Object modeling scripts
++++
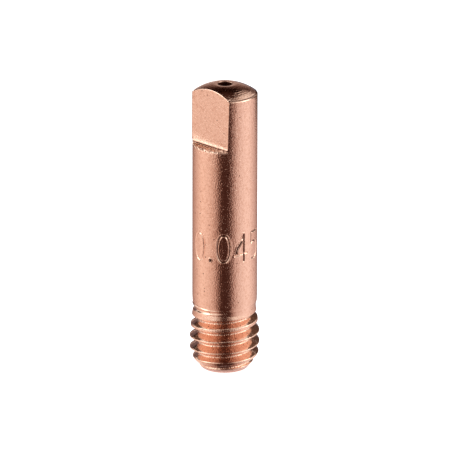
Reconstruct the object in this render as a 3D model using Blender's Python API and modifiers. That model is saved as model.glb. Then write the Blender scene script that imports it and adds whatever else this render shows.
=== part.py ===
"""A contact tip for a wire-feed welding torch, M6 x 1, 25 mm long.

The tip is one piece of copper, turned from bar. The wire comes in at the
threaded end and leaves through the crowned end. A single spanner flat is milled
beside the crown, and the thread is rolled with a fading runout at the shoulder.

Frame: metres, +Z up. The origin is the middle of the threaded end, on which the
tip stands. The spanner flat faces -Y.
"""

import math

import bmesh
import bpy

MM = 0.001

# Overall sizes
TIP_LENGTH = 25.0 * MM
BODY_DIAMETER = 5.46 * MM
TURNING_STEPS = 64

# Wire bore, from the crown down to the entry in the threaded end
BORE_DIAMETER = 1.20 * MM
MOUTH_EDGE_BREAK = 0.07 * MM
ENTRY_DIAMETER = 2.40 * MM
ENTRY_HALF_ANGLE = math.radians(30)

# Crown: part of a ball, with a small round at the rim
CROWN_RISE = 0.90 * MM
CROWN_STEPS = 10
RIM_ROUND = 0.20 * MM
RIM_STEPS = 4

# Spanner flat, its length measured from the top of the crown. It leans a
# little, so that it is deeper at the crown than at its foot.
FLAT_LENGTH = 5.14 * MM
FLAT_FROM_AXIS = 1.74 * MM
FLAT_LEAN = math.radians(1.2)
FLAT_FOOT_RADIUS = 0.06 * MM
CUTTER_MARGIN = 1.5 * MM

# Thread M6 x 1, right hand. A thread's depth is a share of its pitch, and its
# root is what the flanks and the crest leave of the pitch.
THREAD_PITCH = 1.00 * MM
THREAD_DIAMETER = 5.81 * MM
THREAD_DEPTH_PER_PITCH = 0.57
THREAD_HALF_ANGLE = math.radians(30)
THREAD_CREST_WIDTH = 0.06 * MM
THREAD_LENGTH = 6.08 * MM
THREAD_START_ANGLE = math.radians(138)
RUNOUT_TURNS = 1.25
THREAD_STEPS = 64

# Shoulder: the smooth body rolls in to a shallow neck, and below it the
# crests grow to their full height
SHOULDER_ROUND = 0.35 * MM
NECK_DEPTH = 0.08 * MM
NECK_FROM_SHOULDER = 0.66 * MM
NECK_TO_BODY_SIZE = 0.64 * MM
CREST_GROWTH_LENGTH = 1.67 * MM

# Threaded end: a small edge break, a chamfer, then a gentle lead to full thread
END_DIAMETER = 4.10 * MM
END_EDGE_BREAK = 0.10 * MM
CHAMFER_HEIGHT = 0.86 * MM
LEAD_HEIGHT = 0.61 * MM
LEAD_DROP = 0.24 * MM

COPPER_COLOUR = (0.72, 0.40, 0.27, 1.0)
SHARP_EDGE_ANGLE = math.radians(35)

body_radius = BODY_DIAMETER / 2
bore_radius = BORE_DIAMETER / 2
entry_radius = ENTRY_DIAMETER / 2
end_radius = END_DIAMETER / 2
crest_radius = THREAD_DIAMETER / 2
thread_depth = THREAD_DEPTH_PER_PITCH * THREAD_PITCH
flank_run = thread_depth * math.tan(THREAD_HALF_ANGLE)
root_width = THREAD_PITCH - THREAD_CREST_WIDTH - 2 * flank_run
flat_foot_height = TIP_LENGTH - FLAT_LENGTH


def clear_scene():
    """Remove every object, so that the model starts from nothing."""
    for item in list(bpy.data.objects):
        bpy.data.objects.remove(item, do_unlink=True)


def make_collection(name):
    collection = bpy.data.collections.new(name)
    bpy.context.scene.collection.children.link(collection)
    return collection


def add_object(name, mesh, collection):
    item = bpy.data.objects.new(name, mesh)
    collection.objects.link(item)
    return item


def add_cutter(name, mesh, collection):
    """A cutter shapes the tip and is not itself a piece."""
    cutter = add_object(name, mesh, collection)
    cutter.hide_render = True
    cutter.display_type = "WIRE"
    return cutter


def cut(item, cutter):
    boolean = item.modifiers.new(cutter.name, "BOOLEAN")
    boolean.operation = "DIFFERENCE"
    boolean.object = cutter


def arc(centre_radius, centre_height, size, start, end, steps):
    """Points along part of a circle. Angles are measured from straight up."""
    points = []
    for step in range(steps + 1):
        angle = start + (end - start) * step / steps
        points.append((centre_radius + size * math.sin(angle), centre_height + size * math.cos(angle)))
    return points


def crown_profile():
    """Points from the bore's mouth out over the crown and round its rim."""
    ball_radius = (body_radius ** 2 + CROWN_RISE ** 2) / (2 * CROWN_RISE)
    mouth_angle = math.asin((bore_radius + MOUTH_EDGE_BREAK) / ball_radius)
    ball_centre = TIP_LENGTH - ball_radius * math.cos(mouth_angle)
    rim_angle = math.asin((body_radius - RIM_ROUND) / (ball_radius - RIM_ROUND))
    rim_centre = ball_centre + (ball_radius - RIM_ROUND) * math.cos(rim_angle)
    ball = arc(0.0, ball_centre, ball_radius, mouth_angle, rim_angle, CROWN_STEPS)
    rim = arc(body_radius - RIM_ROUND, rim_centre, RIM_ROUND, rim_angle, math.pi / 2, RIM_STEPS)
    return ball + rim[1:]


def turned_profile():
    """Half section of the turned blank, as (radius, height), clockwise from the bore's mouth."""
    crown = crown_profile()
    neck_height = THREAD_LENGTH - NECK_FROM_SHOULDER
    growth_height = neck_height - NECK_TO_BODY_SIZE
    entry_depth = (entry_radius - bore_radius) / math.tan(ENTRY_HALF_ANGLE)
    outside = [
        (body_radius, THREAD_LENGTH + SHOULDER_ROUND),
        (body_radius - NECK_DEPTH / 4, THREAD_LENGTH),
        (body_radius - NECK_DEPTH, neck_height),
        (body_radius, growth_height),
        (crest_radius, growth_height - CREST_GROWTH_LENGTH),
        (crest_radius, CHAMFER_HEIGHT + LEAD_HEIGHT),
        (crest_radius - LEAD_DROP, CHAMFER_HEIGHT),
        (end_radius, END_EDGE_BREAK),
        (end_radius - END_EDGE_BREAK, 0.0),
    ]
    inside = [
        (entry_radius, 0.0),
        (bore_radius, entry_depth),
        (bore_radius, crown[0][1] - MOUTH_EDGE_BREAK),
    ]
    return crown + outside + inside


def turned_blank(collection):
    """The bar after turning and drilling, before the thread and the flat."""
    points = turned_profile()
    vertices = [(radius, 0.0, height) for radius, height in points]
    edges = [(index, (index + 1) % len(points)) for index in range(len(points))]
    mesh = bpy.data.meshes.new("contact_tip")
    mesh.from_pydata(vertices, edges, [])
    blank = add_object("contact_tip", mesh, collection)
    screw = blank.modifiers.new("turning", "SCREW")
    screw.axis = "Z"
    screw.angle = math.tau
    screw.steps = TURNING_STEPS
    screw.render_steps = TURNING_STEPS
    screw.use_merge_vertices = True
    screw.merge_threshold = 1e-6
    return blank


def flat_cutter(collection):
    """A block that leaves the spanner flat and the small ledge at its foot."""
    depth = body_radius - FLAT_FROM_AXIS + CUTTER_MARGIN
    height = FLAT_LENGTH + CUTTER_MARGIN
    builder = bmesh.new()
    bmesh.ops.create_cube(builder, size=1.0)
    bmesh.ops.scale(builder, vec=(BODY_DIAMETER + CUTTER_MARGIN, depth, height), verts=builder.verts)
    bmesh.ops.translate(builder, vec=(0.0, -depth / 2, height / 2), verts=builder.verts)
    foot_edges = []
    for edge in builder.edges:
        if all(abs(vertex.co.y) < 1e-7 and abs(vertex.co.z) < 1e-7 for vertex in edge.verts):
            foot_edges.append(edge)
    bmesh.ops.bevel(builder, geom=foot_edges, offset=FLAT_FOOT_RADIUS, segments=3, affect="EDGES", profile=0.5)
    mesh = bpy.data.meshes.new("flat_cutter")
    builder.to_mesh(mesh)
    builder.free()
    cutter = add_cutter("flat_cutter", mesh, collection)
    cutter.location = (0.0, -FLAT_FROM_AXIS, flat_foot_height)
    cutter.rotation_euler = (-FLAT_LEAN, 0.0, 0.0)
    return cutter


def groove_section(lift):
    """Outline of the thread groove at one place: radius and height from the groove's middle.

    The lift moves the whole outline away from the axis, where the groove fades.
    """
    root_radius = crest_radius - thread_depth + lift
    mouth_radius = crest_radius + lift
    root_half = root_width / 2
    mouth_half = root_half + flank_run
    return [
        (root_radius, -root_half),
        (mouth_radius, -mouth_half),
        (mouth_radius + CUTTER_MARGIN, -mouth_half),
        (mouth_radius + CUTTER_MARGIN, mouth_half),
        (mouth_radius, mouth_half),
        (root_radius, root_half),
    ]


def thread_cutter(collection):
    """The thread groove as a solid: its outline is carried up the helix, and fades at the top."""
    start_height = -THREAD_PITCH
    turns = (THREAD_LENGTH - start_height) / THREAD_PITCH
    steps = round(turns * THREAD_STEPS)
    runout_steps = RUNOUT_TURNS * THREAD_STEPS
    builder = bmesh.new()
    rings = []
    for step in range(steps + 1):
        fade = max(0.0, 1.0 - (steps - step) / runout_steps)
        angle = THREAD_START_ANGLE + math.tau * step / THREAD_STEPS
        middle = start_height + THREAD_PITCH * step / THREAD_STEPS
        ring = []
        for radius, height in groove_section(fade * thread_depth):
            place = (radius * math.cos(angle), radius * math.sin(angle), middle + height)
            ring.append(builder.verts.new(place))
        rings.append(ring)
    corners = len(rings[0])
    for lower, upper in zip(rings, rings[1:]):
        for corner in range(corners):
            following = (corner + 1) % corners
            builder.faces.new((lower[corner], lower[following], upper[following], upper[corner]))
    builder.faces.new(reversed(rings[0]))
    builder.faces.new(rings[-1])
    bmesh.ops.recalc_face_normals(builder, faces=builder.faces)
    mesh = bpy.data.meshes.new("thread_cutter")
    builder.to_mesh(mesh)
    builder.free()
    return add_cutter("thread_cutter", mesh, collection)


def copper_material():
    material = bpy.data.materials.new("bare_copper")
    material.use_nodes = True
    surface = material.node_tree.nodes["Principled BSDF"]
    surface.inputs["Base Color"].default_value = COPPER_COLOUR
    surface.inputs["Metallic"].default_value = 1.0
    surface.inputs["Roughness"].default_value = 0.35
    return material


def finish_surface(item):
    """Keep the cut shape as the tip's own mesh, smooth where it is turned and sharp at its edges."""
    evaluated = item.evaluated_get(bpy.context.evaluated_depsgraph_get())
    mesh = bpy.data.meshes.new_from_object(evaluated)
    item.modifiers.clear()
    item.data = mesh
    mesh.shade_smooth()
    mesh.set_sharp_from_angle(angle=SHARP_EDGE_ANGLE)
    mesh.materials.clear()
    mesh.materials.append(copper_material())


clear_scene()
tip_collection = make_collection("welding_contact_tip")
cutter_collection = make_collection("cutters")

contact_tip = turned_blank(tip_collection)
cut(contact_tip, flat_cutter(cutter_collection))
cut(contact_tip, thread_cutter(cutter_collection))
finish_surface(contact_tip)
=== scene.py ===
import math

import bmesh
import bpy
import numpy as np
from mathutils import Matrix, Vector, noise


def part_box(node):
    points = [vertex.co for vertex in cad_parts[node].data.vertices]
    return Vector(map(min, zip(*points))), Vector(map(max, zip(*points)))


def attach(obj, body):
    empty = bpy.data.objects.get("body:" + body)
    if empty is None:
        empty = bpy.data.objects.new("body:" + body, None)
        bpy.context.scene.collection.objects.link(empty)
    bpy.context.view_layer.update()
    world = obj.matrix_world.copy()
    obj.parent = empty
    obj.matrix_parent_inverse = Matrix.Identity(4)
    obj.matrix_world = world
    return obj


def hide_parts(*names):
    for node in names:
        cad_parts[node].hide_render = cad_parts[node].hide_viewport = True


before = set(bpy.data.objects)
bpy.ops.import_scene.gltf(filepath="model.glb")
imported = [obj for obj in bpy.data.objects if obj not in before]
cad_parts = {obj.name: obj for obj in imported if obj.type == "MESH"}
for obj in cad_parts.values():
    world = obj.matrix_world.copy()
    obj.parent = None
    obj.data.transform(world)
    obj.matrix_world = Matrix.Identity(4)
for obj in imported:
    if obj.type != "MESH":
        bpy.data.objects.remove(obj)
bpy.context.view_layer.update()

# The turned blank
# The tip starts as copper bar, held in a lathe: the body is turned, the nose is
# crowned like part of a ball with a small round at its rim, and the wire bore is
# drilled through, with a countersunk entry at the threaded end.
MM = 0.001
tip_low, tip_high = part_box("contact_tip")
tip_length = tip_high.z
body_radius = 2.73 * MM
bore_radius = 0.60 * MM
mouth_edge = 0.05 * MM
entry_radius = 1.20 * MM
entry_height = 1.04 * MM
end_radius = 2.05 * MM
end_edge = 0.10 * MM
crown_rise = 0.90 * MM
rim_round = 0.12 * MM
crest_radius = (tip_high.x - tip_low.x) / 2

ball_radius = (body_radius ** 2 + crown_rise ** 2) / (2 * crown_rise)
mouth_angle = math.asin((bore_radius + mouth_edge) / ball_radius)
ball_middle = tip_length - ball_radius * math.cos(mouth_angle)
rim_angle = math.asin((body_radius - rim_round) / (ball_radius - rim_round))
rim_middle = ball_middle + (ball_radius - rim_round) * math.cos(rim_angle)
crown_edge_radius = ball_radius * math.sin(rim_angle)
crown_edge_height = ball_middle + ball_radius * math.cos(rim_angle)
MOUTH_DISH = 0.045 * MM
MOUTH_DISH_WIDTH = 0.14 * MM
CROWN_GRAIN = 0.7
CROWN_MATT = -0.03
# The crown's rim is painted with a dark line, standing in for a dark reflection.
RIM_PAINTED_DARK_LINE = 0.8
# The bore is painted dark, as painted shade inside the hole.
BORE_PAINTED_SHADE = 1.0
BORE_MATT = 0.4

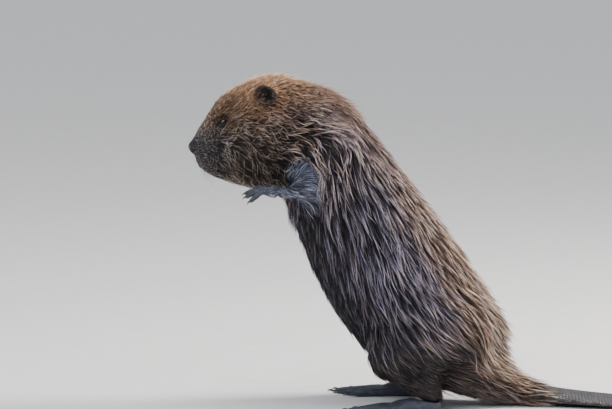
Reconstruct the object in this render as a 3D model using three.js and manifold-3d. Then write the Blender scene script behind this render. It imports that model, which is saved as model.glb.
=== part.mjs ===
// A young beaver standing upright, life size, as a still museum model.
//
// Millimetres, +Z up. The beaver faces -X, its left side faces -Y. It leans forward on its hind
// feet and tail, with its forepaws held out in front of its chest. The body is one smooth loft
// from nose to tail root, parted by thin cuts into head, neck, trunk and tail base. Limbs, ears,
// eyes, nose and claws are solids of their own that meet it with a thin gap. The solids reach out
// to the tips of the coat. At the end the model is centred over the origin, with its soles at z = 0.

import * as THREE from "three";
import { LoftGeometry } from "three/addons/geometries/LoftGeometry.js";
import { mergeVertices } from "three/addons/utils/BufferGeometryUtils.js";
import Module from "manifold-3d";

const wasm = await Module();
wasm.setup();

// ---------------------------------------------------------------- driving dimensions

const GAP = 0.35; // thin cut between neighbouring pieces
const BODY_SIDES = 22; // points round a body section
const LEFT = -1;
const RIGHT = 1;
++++
• [WORK TO DO]: Extract, word for word, every line beginning with the one that holds "contact_tip = turned_blank(tip_collection)" and concluding with the one that holds "obj.matrix_world = Matrix.Identity(4)". Include both of those lines.

• [OUTPUT FOR THIS EXERCISE]:
contact_tip = turned_blank(tip_collection)
cut(contact_tip, flat_cutter(cutter_collection))
cut(contact_tip, thread_cutter(cutter_collection))
finish_surface(contact_tip)
=== scene.py ===
import math

import bmesh
import bpy
import numpy as np
from mathutils import Matrix, Vector, noise


def part_box(node):
    points = [vertex.co for vertex in cad_parts[node].data.vertices]
    return Vector(map(min, zip(*points))), Vector(map(max, zip(*points)))


def attach(obj, body):
    empty = bpy.data.objects.get("body:" + body)
    if empty is None:
        empty = bpy.data.objects.new("body:" + body, None)
        bpy.context.scene.collection.objects.link(empty)
    bpy.context.view_layer.update()
    world = obj.matrix_world.copy()
    obj.parent = empty
    obj.matrix_parent_inverse = Matrix.Identity(4)
    obj.matrix_world = world
    return obj


def hide_parts(*names):
    for node in names:
        cad_parts[node].hide_render = cad_parts[node].hide_viewport = True


before = set(bpy.data.objects)
bpy.ops.import_scene.gltf(filepath="model.glb")
imported = [obj for obj in bpy.data.objects if obj not in before]
cad_parts = {obj.name: obj for obj in imported if obj.type == "MESH"}
for obj in cad_parts.values():
    world = obj.matrix_world.copy()
    obj.parent = None
    obj.data.transform(world)
    obj.matrix_world = Matrix.Identity(4)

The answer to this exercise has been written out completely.